L'expérience montre toutefois que la déconcentration ne contribue
à une meilleure gestion que si les services centraux changent
véritablement leur méthode de travail. La déconcentration
suppose, en particulier, la mise en place d'un réel pilotage des
politiques menées par les préfets de régions et les
directeurs régionaux des affaires culturelles. On imagine mal, en effet,
que la déconcentration des crédits se traduise par la mise en
oeuvre d'autant de politiques culturelles qu'il y a de directeurs
régionaux des affaires culturelles ou de préfets de
régions.
La mise en oeuvre de cette réforme devra donc être suivie avec
attention. Un décret relatif à la déconcentration des
crédits d'intervention du ministère de la culture, qui devrait
paraître avant la fin de l'année, permettra de savoir quel sera
l'étendue du pouvoir que conserveront les administrations centrales et
le ministre de la culture. On peut, en effet, se demander si ce dernier
conservera, par exemple, le pouvoir d'approuver les conventions d'objectifs
signées avec les scènes nationales et les contrats de
décentralisation relatifs aux centres dramatiques nationaux ?
Au-delà de ce cadre réglementaire, la réactivation des
conférences budgétaires entre les services centraux et les
services déconcentrés, l'élaboration des circulaires
d'emplois des crédits déconcentrés permettront de mesurer
la portée réelle de la déconcentration et la
qualité du dialogue entre les DRAC, les préfets de régions
et l'administration centrale du ministère de la culture.
Ce dialogue doit pouvoir se fonder sur un travail d'évaluation des
politiques menées. Une fois dégagée d'une partie des
tâches de gestion, la direction du théâtre et des spectacles
doit, en effet, pouvoir recentrer ses activités sur des missions de
conception et d'évaluation. Cela est d'autant plus une
nécessité que l'évaluation doit être la contrepartie
de la marge d'autonomie laissée aux DRAC.

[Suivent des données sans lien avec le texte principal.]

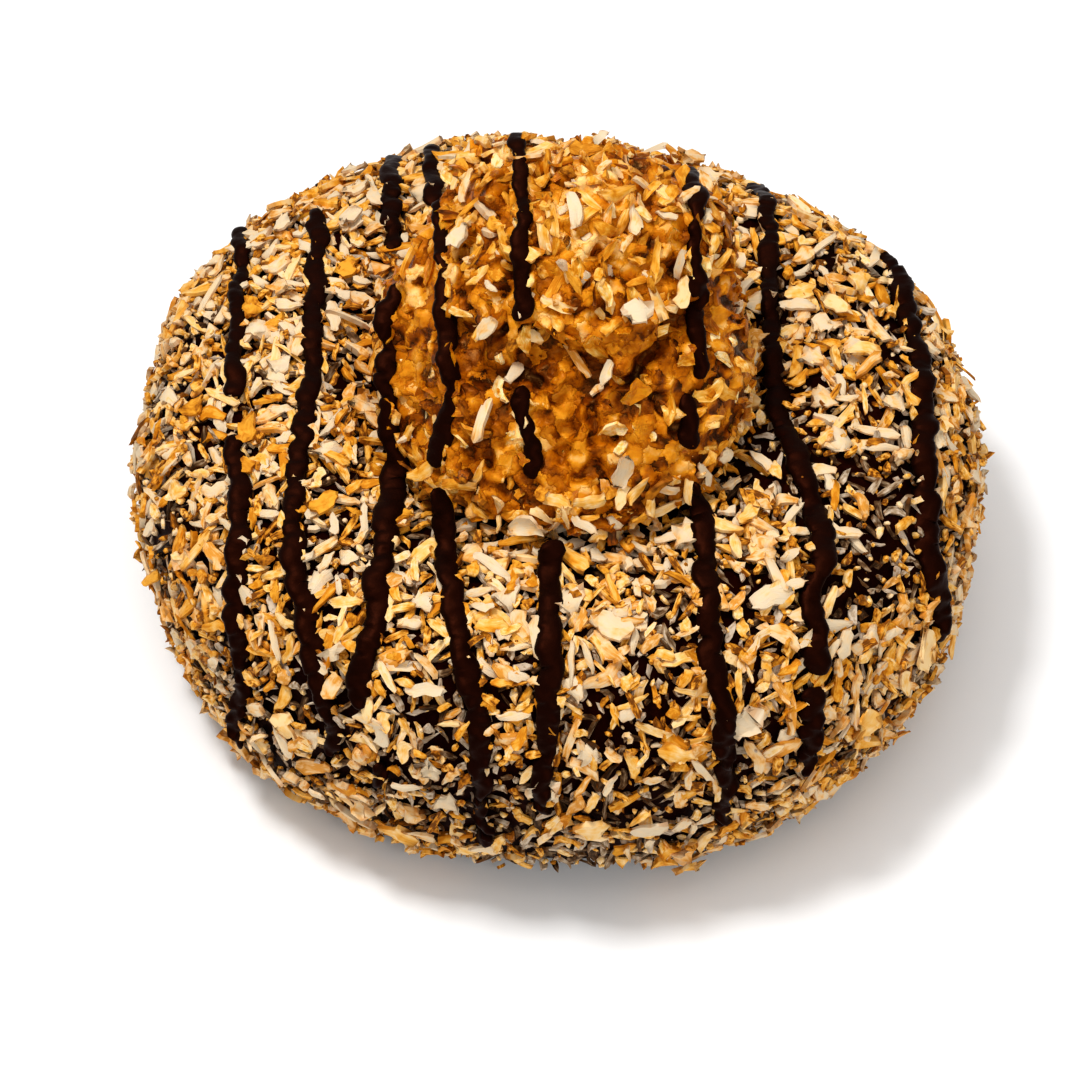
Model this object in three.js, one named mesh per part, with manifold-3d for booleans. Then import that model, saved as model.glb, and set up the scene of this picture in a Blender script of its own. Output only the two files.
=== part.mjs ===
// A chocolate macaroon doughnut: a coated ring, thick with toasted coconut, and a coconut macaroon
// set down over its hole. Millimetres, +Z up. The ring stands on z = 0 round the Z axis, and the
// front of the piece, where the macaroon's split shows, faces -Y.
import * as THREE from 'three';
import { mergeVertices } from 'three/addons/utils/BufferGeometryUtils.js';
import Module from 'manifold-3d';

const wasm = await Module();
wasm.setup();

// Driving dimensions of the ring.
const RING_OUTER = 46.2; // mean radius over the coconut
const HOLE = 7.6; // radius of the hole at its narrowest
const RING_HEIGHT = 36.4;
const WAIST = 16.4; // height of the widest line
const SQUARENESS = 2.3; // 2 would be a plain ellipse
const SETTLE = 2.5; // how far the round underside has flattened on the table
const RING_COLUMNS = 72;
const RING_ROWS = 28;

// The ring's outline is no true circle: each lobe has a count round the ring, a share of the
// outer radius and the direction in degrees, from +X, in which it first swells.
const LOBES = [
  { count: 2, share: 0.033, towards: -14 },
  { count: 3, share: 0.011, towards: 22 },
  { count: 4, share: 0.007, towards: 41 },
  { count: 5, share: 0.007, towards: 18 },
];
const RING_LUMP = { height: 0.5, spacing: 21, seed: 2 };

// Driving dimensions of the macaroon.
const MACAROON_TOP = 62;
const MACAROON_BULGE = 19.6; // radius where it is widest
const PLUG_END = 20; // the lowest point of the part that sinks into the hole
const SEAT_GAP = 0.3; // clear space left between the macaroon and the ring
const MACAROON_SQUARENESS = 2.35; // of its outline seen from above
const FOOT_CENTRE = { x: 1.0, y: -0.8 };
// How far the upper part sits from above the foot, and the heights between which it leans over.
const LEAN = { x: 1.2, y: 6.0, from: RING_HEIGHT + 1, to: MACAROON_TOP - 6 };
const TOP_DEPTH = 0.86; // depth of the top, front to back, as a share of its width
const MACAROON_LUMP = { height: 0.75, spacing: 15, seed: 5 };
const POLE = 6; // radius inside which lumps turn from sideways to upwards
const MACAROON_COLUMNS = 60;
const MACAROON_ROWS = 26;

// The split across the macaroon's front, under the lip of its upper clump.
const SPLIT = { height: 52, halfHeight: 1.6, depth: 1.8, halfAngle: 46 };
const LIP = { height: 55.4, halfHeight: 2.2, depth: 0.9 };

const degrees = (angle) => THREE.MathUtils.degToRad(angle);

// A bell that is 1 where value is 0 and dies away over width.
const bell = (value, width) => Math.exp(-((value / width) ** 2));

// Gentle lumps: waves along directions spread over the sphere by the golden angle, added up.
function lumps(point, { height, spacing, seed }) {
  const waves = 7;
  const goldenAngle = Math.PI * (3 - Math.sqrt(5));
  let sum = 0;
  for (let wave = 0; wave < waves; wave += 1) {
    const rise = ((wave + 0.5) / waves) * 2 - 1;
    const turn = goldenAngle * (wave + seed);
    const across = Math.sqrt(1 - rise * rise);
    const along = point.x * across * Math.cos(turn) + point.y * across * Math.sin(turn) + point.z * rise;
    sum += Math.sin((along * 2 * Math.PI) / spacing + wave * seed);
  }
  return (height * sum) / Math.sqrt(waves);
}

// One quarter turn of a squared-off ellipse: the share of each half-size reached at an angle.
const squared = (share) => Math.sign(share) * Math.abs(share) ** (2 / SQUARENESS);

// The ring's section, from its inner waist over the crown to the outer waist and back under the
// flat base. Grow makes it bigger all round.
function ringSection(grow) {
  const middle = (RING_OUTER + HOLE) / 2;
  const halfWidth = (RING_OUTER - HOLE) / 2 + grow;
  const points = [];
  for (let row = 0; row <= RING_ROWS; row += 1) {
    const angle = (2 * Math.PI * (row % RING_ROWS)) / RING_ROWS;
    const rise = Math.sin(angle) >= 0 ? RING_HEIGHT - WAIST + grow : WAIST + SETTLE;
    const height = WAIST + rise * squared(Math.sin(angle));
    points.push(new THREE.Vector2(middle + halfWidth * squared(Math.cos(angle)), Math.max(height, -grow)));
  }
  return points;
}

// Turns a profile round Z, moves each point of the surface, and joins it into one closed skin.
function turned(profile, columns, move) {
  const shape = new THREE.LatheGeometry(profile, columns);
  shape.rotateX(Math.PI / 2);
  shape.deleteAttribute('normal');
  shape.deleteAttribute('uv');
  const skin = mergeVertices(shape, 1e-3);
  const corners = skin.attributes.position;
  const point = new THREE.Vector3();
  for (let corner = 0; corner < corners.count; corner += 1) {
    move(point.fromBufferAttribute(corners, corner));
    corners.setXYZ(corner, point.x, point.y, point.z);
  }
  const index = skin.getIndex().array;
  const kept = [];
  for (let first = 0; first < index.length; first += 3) {
    const [a, b, c] = index.slice(first, first + 3);
    if (a !== b && b !== c && c !== a) kept.push(a, b, c);
  }
  skin.setIndex(kept);
  return skin;
}

// Swells the ring's outline into its lobes, and its sides and crown into low heaps. The hole
// stays round and the base stays flat.
function settleRing(point) {
  const angle = Math.atan2(point.y, point.x);
  const radius = Math.hypot(point.x, point.y);
  let swell = 0;
  for (const { count, share, towards } of LOBES) {
    swell += share * Math.cos(count * (angle - degrees(towards)));
  }
  const outwards = (radius - HOLE) / (RING_OUTER - HOLE);
  const clearOfBase = THREE.MathUtils.smoothstep(point.z, 0, RING_HEIGHT / 4);
  const heap = lumps(point, RING_LUMP) * clearOfBase * outwards;
  const stretch = 1 + (RING_OUTER * swell * outwards + heap) / radius;
  point.x *= stretch;
  point.y *= stretch;
  point.z += heap * clearOfBase;
}

const ringSkin = (grow) => turned(ringSection(grow), RING_COLUMNS, settleRing);

// The macaroon's profile, from the bottom of its plug up its bulging side to the top.
function macaroonProfile() {
  const sidePoints = [
    [0, PLUG_END],
    [0.36 * MACAROON_BULGE, PLUG_END + 0.8],
    [0.66 * MACAROON_BULGE, PLUG_END + 5],
    [0.88 * MACAROON_BULGE, PLUG_END + 11],
    [0.965 * MACAROON_BULGE, PLUG_END + 15],
    [MACAROON_BULGE, PLUG_END + 19],
    [0.975 * MACAROON_BULGE, PLUG_END + 24],
    [0.9 * MACAROON_BULGE, PLUG_END + 29.5],
    [0.75 * MACAROON_BULGE, PLUG_END + 35],
    [0.48 * MACAROON_BULGE, MACAROON_TOP - 1.8],
    [0.24 * MACAROON_BULGE, MACAROON_TOP - 0.4],
    [0, MACAROON_TOP],
  ].map(([radius, height]) => new THREE.Vector2(radius, height));
  const points = new THREE.SplineCurve(sidePoints).getSpacedPoints(MACAROON_ROWS);
  points[0].x = 0;
  points[MACAROON_ROWS].x = 0;
  return points;
}

// Makes the turned macaroon squarish in plan, lumpy, split across its front, and leaning back.
function settleMacaroon(point) {
  const angle = Math.atan2(point.y, point.x);
  const radius = Math.hypot(point.x, point.y);
  const power = MACAROON_SQUARENESS;
  const corner = (Math.abs(Math.cos(angle)) ** power + Math.abs(Math.sin(angle)) ** power) ** (-1 / power);
  const fromFront = (Math.acos(Math.cos(angle + Math.PI / 2)) * 180) / Math.PI;
  const front = bell(fromFront, SPLIT.halfAngle);
  const split = -SPLIT.depth * bell(point.z - SPLIT.height, SPLIT.halfHeight);
  const lip = LIP.depth * bell(point.z - LIP.height, LIP.halfHeight);
  const clump = lumps(point, MACAROON_LUMP);
  const sideways = Math.min(radius / POLE, 1);
  const outwards = ((split + lip) * front + clump) * sideways;
  const stretch = radius > 0 ? corner + outwards / radius : 1;
  const leant = THREE.MathUtils.smoothstep(point.z, LEAN.from, LEAN.to);
  const depth = THREE.MathUtils.lerp(1, TOP_DEPTH, leant);
  const clearOfPlug = THREE.MathUtils.smoothstep(point.z, PLUG_END, RING_HEIGHT);
  point.z += clump * (1 - sideways / 2) * clearOfPlug;
  point.x = point.x * stretch + FOOT_CENTRE.x + leant * LEAN.x;
  point.y = point.y * stretch * depth + FOOT_CENTRE.y + leant * LEAN.y;
}

// A closed skin as a solid that can be cut, and a cut solid as a geometry again.
function toSolid(skin) {
  const vertProperties = new Float32Array(skin.attributes.position.array);
  const triVerts = new Uint32Array(skin.getIndex().array);
  return new wasm.Manifold(new wasm.Mesh({ numProp: 3, vertProperties, triVerts }));
}

function toGeometry(solid) {
  const { vertProperties, triVerts } = solid.getMesh();
  const geometry = new THREE.BufferGeometry();
  geometry.setAttribute('position', new THREE.BufferAttribute(new Float32Array(vertProperties), 3));
  geometry.setIndex(new THREE.BufferAttribute(new Uint32Array(triVerts), 1));
  return geometry;
}

// The macaroon's underside takes the form of the ring it sits on, a seat gap clear of it.
function macaroonGeometry() {
  const lump = toSolid(turned(macaroonProfile(), MACAROON_COLUMNS, settleMacaroon));
  return toGeometry(lump.subtract(toSolid(ringSkin(SEAT_GAP))));
}

function piece(name, geometry, color, roughness) {
  const material = new THREE.MeshStandardMaterial({ color, roughness, metalness: 0 });
  const mesh = new THREE.Mesh(geometry, material);
  mesh.name = name;
  return mesh;
}

const group = new THREE.Group();
group.add(piece('doughnut', ringSkin(0), 0xb98a50, 0.7));
group.add(piece('macaroon', macaroonGeometry(), 0xc87a22, 0.4));

export default group;
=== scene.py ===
# %% [markdown]
# # A chocolate macaroon doughnut
#
# A ring doughnut is dipped in dark chocolate and rolled in toasted coconut while the chocolate is wet. A
# scoop of moist coconut macaroon closes the hole and stands above the ring, and thin lines of chocolate are
# thrown across both.
#
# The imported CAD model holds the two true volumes. Here each gets its real surface: a chocolate skin under
# thousands of loose flakes, a sticky heap of shreds, and eight strands that lie on whatever is under them.
# The CAD model comes first, so that the skins, flakes and strands below can be laid on its surfaces.

# %% Load the frame
import math

import bmesh
import bpy
import numpy as np
from mathutils import Matrix, Vector, noise
from mathutils.bvhtree import BVHTree


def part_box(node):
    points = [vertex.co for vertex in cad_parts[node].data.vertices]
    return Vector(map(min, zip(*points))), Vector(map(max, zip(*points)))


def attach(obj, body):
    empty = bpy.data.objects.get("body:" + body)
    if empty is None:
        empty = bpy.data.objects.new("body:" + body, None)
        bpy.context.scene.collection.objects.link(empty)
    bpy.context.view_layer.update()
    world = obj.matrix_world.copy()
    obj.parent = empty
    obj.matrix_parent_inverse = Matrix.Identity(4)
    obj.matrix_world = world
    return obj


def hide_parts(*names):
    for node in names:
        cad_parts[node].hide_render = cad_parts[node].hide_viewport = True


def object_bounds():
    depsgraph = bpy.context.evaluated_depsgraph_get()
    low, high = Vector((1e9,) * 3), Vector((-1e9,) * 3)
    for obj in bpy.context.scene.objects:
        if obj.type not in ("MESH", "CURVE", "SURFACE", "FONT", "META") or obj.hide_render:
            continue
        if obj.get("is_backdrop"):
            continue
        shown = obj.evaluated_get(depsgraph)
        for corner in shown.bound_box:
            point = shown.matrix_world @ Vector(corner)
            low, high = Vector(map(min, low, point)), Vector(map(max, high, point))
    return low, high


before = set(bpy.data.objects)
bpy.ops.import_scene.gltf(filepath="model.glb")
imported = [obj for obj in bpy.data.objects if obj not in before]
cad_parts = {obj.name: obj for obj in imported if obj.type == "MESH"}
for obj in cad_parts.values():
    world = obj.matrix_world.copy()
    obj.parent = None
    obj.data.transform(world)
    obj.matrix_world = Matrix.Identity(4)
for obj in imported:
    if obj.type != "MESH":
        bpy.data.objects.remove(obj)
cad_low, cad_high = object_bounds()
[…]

Force est de reconnaître qu'en matière d'évaluation et
d'inspection le ministère de la culture ne dispose que de peu de moyens.
Certes, les travaux du services des études et prospectives du
ministère de la culture permettent aujourd'hui d'avoir une connaissance
générale des différents publics, des dépenses
culturelles des ménages et des collectivités locales. On reste
cependant très loin de pouvoir mesurer, au niveau d'une région,
les besoins des populations et l'impact des décisions prises. Les moyens
d'inspection du ministère de la culture sont également
très limités. On compte pour les domaines de la musique, de la
danse et du théâtre une vingtaine d'inspecteurs pour plus d'une
centaine de structures de diffusion et 600 compagnies subventionnées
pour le seul secteur du théâtre dramatique. Il serait donc
souhaitable que le ministère accompagne la déconcentration des
crédits par un renforcement des moyens d'inspection et
d'évaluation.
Le processus de déconcentration a également pour corollaire une
plus grande globalisation des crédits. Ainsi, cette année, le
ministère de la culture a-t-il procédé à une
simplification de sa nomenclature budgétaire en regroupant dans le
domaine du spectacle, d'une part, les interventions culturelles
d'intérêt national et, d'autre part, les interventions culturelles
déconcentrées. Ces regroupements donnent aux services une plus
grande souplesse dans la gestion de leurs crédits. Ils nuisent cependant
à la lisibilité et à la compréhension du budget
lors de son examen au Parlement. La globalisation des crédits ne permet
pas, en effet, au Parlement d'examiner les choix effectués entre
différents types d'action puisque ces choix seront opérés
après consultation des DRAC. Il y a là une évolution
préoccupante et un nouveau défi pour inventer des
procédures qui permettent d'approfondir la déconcentration sans
nuire à l'information ni au contrôle du Parlement.